We often say someone leads a spiritual life if they live in a monastery, or have a reputation as a wise person, or radiate peace and goodness. But everyone, to a greater or lesser extent has – or can have – a spiritual life. I understand ‘spiritual life’ as an expression that refers to how we respond, or better yet, to whether, instead of flight, banality or callousness, there is care taken with this response.

What is the difference between teachers and talkers? Teachers are involved in the manifestation of things. Talkers are more interested in concealment. In this category we find the charlatans, demagogues and totalitarian leaders: they are part of dissimulation, of deception. It is not easy to discern. One clue is that demagogy has no substance – it is all surface, pure banality. What does the text of Sophocles, The Nightingale’s Nest, call for? The recognition of depth or tenderness, and a kind of responsibility. What does fascist propaganda or consumerist advertising call for? Unthinkingly following an impersonal dynamic. Propaganda has no substance. It is decoration. The truth of manifestation requires a kind of responsibility. The one who responds to the beauty and the truth of the world is oneself.

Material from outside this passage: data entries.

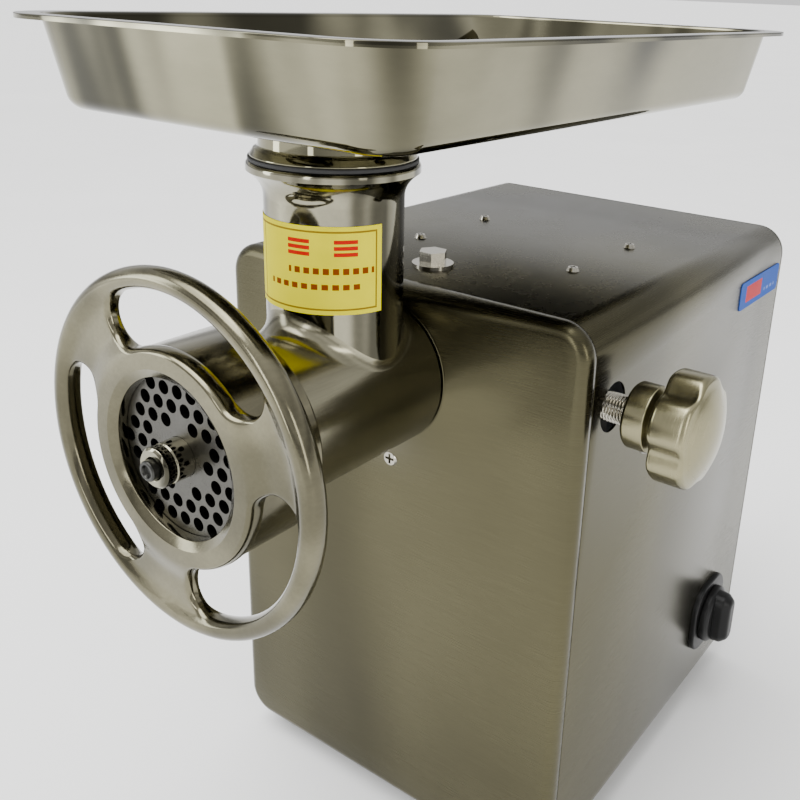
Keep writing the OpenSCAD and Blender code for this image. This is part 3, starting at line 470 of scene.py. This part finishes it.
def dress_frame():
    """Every CAD node that stays in view takes the finish of its material slot."""
    slots = {part["node"]: part["material_slot"] for part in frame["record"]["subparts"]}
    for name, obj in frame["nodes"].items():
        obj.data.materials.clear()
        obj.data.materials.append(FINISHES[slots[name]])


# ---------------------------------------------------------------- housing
def rounded_outline(half_w, half_h, radius, corner_steps=10, edge_steps=12):
    """Points round a rectangle with round corners, the same number at any size."""
    points = []
    for k, (sx, sy) in enumerate(((1, 1), (-1, 1), (-1, -1), (1, -1))):
        for i in range(corner_steps + 1):
            a = radians(90 * k + 90 * i / corner_steps)
            points.append((sx * (half_w - radius) + radius * cos(a),
                sy * (half_h - radius) + radius * sin(a)))
        nx, ny = ((-1, 1), (-1, -1), (1, -1), (1, 1))[k]
        a = radians(90 * (k + 1))
        end = (nx * (half_w - radius) + radius * cos(a), ny * (half_h - radius) + radius * sin(a))
        start = points[-1]
        for i in range(1, edge_steps):
            t = i / edge_steps
            points.append((start[0] + (end[0] - start[0]) * t, start[1] + (end[1] - start[1]) * t))
    return points


def housing_outline(inset, corner_steps, edge_steps):
    """The housing's round-cornered section, seen from the front, drawn in by an inset."""
    mid_z, half_h = (TOP + FLOOR_EDGE) / 2, (TOP - FLOOR_EDGE) / 2
    return [(x, z + mid_z) for x, z in rounded_outline(SIDE - inset, half_h - inset, CORNER_R - inset,
        corner_steps, edge_steps)]


CORNER_R = 22
SHEET = 1.5
PANEL_RIM = 11
COLLAR_R = 47.5
COLLAR_OUT = 10
SHANK_HOLE = 43


def front_panel():
    """The pressed front: a flat face that swells into the head's collar, with eased, folded edges."""
    ease = 8

    def outline(inset):
        return housing_outline(inset, corner_steps=12, edge_steps=36)

    edge, inner = outline(0), outline(ease)
    angles = [atan2(z - HEAD_Z, x - HEAD_X) for x, z in inner]

    def swell(x, z):
        """How far the face stands out at a point, more widely towards the upper corners."""
        away = hypot(x - HEAD_X, z - HEAD_Z)
        up = max(0.0, sin(atan2(z - HEAD_Z, abs(x - HEAD_X)) * 1.6 + 0.55))
        reach = 42 + 72 * up ** 2
        u = min(1.0, max(0.0, (away - COLLAR_R) / reach))
        return -(COLLAR_OUT - 0.6) * (1 - u) ** 2.2

    loops = []
    for radius, depth in eased([(SHANK_HOLE, SHEET, 0), (SHANK_HOLE, -COLLAR_OUT, 0.6),
            (COLLAR_R, -COLLAR_OUT, 0.5), (COLLAR_R + 0.05, -COLLAR_OUT + 0.6, 0)],
            closed=False, steps=3):
        loops.append([on_head(radius * cos(a), radius * sin(a), depth) for a in angles])
    rings = 26
    for k in range(rings + 1):
        t = (k / rings) ** 1.7
        loop = []
        for a, (x, z) in zip(angles, inner):
            px = HEAD_X + COLLAR_R * cos(a) * (1 - t) + (x - HEAD_X) * t
            pz = HEAD_Z + COLLAR_R * sin(a) * (1 - t) + (z - HEAD_Z) * t
            loop.append((px, FRONT + swell(px, pz), pz))
        loops.append(loop)
    raised = [swell(x, z) for x, z in inner]
    folds = 7
    for step in range(1, folds + 1):
        turn = radians(90 * step / folds)
        ring = outline(ease * (1 - sin(turn)))
        loops.append([(x, FRONT + ease - (ease - h) * cos(turn), z) for (x, z), h in zip(ring, raised)])
    loops.append([(x, FRONT + PANEL_RIM - 0.4, z) for x, z in edge])
    loops.append([(x, FRONT + PANEL_RIM, z) for x, z in outline(0.4)])
    loops.append([(x, FRONT + PANEL_RIM, z) for x, z in outline(SHEET)])
    loops.append([(x, FRONT + ease, z) for x, z in outline(SHEET)])
    loops.append([(x, FRONT + SHEET, z) for x, z in outline(ease)])
    obj = make_mesh("front_panel_skin", skin(loops, close=True), sharp=50)
    return piece("front_panel_skin", obj, "brushed_housing", "housing", ["front_panel"])


CLAMP_HOLE = 16
BOTTOM_LIP = 38


def wrap_cover():
    """The cover's sheet, bent over the top and sides, with a hole for the clamp screw."""
    y_from, y_to = FRONT + PANEL_RIM + 0.5, REAR - SHEET - 0.5
    loops = [[(x, y, z) for x, z in housing_outline(inset, corner_steps=16, edge_steps=2)]
        for inset, y in eased([(0, y_from, 0.5), (0, y_to, 0.5), (SHEET, y_to, 0), (SHEET, y_from, 0)],
            steps=2)]
    obj = make_mesh("wrap_cover_skin", skin(loops, close=True), sharp=30)
    lip = SIDE - CORNER_R - BOTTOM_LIP
    low, high = FLOOR_EDGE - 2, FLOOR_EDGE + 6
    opening = [[(x, y, z) for x, z in ((-lip, low), (lip, low), (lip, high), (-lip, high))]
        for y in (y_from - 5, y_to + 5)]
    cut(obj, skin(opening, start_cap=True, end_cap=True), sharp=30)
    cut(obj, rod(on_clamp, CLAMP_HOLE, SIDE - 8, SIDE + 5, 72), sharp=30)
    return piece("wrap_cover_skin", obj, "brushed_housing", "housing", ["wrap_cover"])


# ---------------------------------------------------------------- head
BARREL_R = 47.5
BORE_R = 41.5
NECK_R = 39.5
NECK_BORE = 34.5
FLANGE_R = 48.5
MOUTH_R = 54.5
MOUTH_BORE = 49.3
MOUTH_BACK = -146
BARREL_END = -168
SEAM = 2.0


def barrel():
    """The barrel with its bore, threaded mouth and shank."""
    seam, shank_end, web_front, web_back = -COLLAR_OUT - SEAM, 46, -20, -8
    corners = [(MOUTH_BORE, BARREL_END, 0.8), (MOUTH_R, BARREL_END, 1.2), (MOUTH_R, MOUTH_BACK, 1.0),
        (51, MOUTH_BACK, 0), (51, -138, 0.6), (BARREL_R, -137, 0.8), (BARREL_R, seam, 1.1), (42, seam, 0),
        (42, shank_end, 1), (34, shank_end, 0.5), (34, web_back, 0), (15.1, web_back, 0.5),
        (15.1, web_front, 0), (BORE_R, web_front, 1), (BORE_R, -152, 0), (MOUTH_BORE, -152, 0)]
    obj = make_mesh("barrel", turned(eased(corners, steps=4), on_head, even_angles(160)), sharp=40)
    return cut(obj, rod(on_neck, NECK_BORE, HEAD_Z + 12, HEAD_Z + 70, 96), sharp=40)


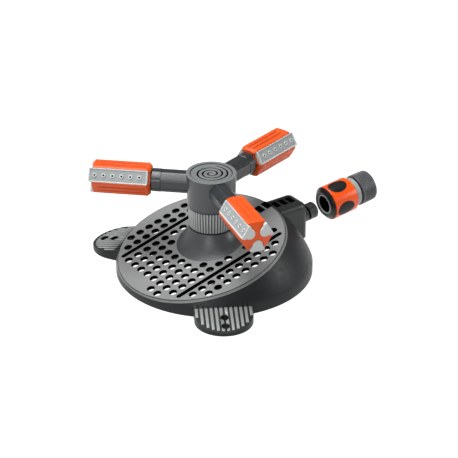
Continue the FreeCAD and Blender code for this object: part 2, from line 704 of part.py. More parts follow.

What does a sunset ask for? To be looked at.

What does a good poem ask for? To be read again.

What does a mathematical theorem ask for? To be understood.

What does a populist speech ask for? To be thoughtlessly believed and exuberantly glorified.

May I seek to be awake rather than satiated.

The highest sensation is to be awake, to be attentive, to be mindful. Alertness is folded sensation. This is the incredible threshold of the human. Therefore, education must not be directed at accumulating theories but at remaining awake, attentive – to forge a mindful way of being.